Crónica           IMPRIMIR
5 de febrero de 2008

Muros

Luis Cino

LA HABANA, febrero (www.cubanet.org) - Los muros, no importa cuan altos y fortificados, nunca fueron el conjuro definitivo contra las amenazas.

 La Gran Muralla China es hoy una descomunal extravagancia histórica para turistas. Visible, según dicen, desde el espacio exterior, finalmente resultó incapaz de contener las arremetidas de mongoles, tártaros y manchúes.

El Muro de Berlín, que se irguió  como cruel divisor de  la ciudad y las vidas durante 28 años, cayó entre martillazos, gritos libertarios, lágrimas de alegría y música de Pink Floyd. Los esbirros de la Stassi y las divisiones de tanques del Pacto de Varsovia no pudieron impedir que los adoquines del muro se convirtieran en souvenirs del pasado comunista de Alemania Oriental. Lápidas dispersas por el mundo de otro fracaso totalitario.

Los hombres son tercos y reacios a aprender las lecciones de la historia. En el mundo se siguen erigiendo muros como monumentos a la estupidez y la soberbia humana. Los erigen, en Palestina o en la frontera entre Estados Unidos y México, aún a sabiendas que nada resolverán. Sólo traerán consigo nuevos odios y más dolor.

Precisamente el muro para frenar la inmigración ilegal de México a Estados Unidos fue uno de los temas que trató la reciente reflexión de Fidel Castro dedicada a analizar el discurso sobre el estado de la Unión del presidente George W. Bush. Sólo que al condenar la inquina del muro gringo trató de exonerar la del defenestrado muro berlinés.

Según el Comandante, han sido más los mexicanos que han muerto en la frontera norteamericana que los alemanes  que trataron de cruzar  el Muro de Berlín y fueron acribillados a balazos por los guardias fronterizos de la dictadura del proletariado.

Los cálculos matemáticos, en especial si están influidos por las ideologías, suelen ser un ejercicio inútil y engañoso para calcular el horror.

Si a los mexicanos muertos en la frontera sumamos los haitianos y dominicanos que no lograron llegar vivos a las costas de Florida, los latinoamericanos que perecieron en pos del sueño americano pudieran ser más que los asesinados por intentar escapar  de Berlín Oriental.

La lista se incrementaría pavorosa y dramáticamente más si a mexicanos, dominicanos y haitianos, sumáramos los millares de cubanos que murieron (y siguen muriendo) en el estrecho de Florida.

Cuba tiene su propio muro. Es azul, acuático, tiene 90 millas de ancho y la rodea  por todas partes. Está dotado de una neurótica y traicionera Corriente del Golfo, tiburones voraces, guardacostas cubanos y norteamericanos y una absurda ley que toma en cuenta que los pies estén mojados o secos.

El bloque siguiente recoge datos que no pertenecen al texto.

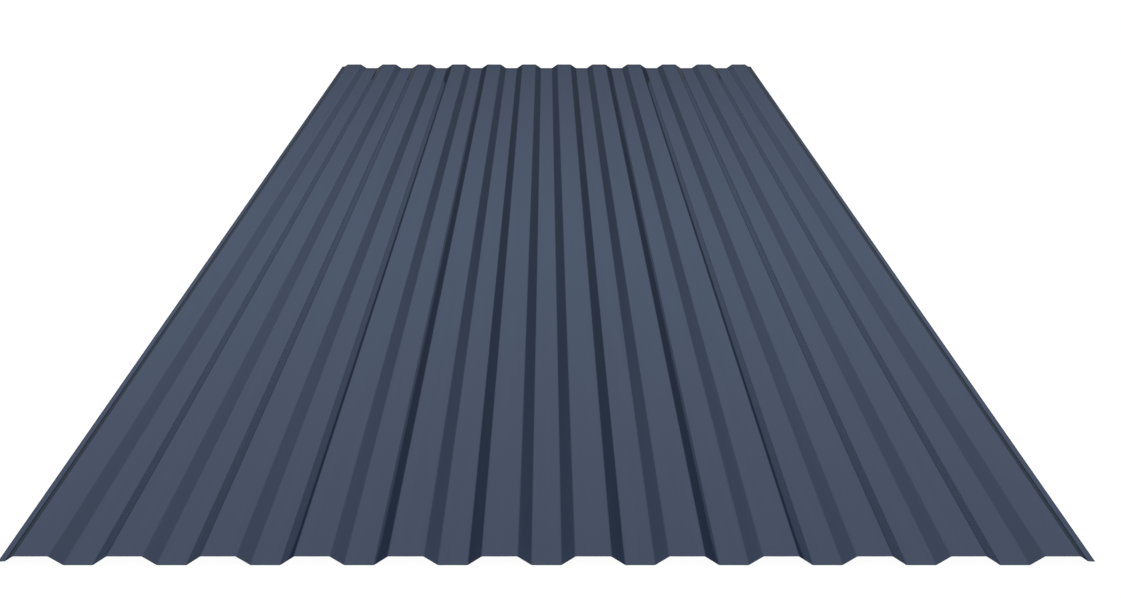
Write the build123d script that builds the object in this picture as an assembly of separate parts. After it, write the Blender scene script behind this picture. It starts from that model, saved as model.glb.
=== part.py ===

Cada muro guarda sus infamias. Que exista uno, con sus causas y circunstancias, no justifica el bochorno de que haya otros.

¿Sirve de algo para el alivio de las conciencias discutir si los cubanos ahogados o devorados por los escualos huyen del paraíso revolucionario o se van por problemas económicos?

¿Son menos los africanos de las pateras que zozobran en Canarias o Gibraltar? ¿Más  los náufragos del Estrecho de La Mona o el Paso de Los Vientos? ¿Tantos como los que no pudieron cruzar a Texas o a California y quedaron en el desierto?

¿Las estadísticas  de muerte aliviarán el dolor y la vergüenza de los culpables, directos e indirectos, de este mundo egoísta y absurdo?

Evidentemente, las nostalgias por el Muro de Berlín y los tiempos en que salía puntual el sol soviético con sus numerosas manchas, no son algunas de las respuestas posibles. ¿No sería más provechoso derribar los muros y los bloqueos, donde sea y de cualquier tipo, y empezar a abrir las puertas?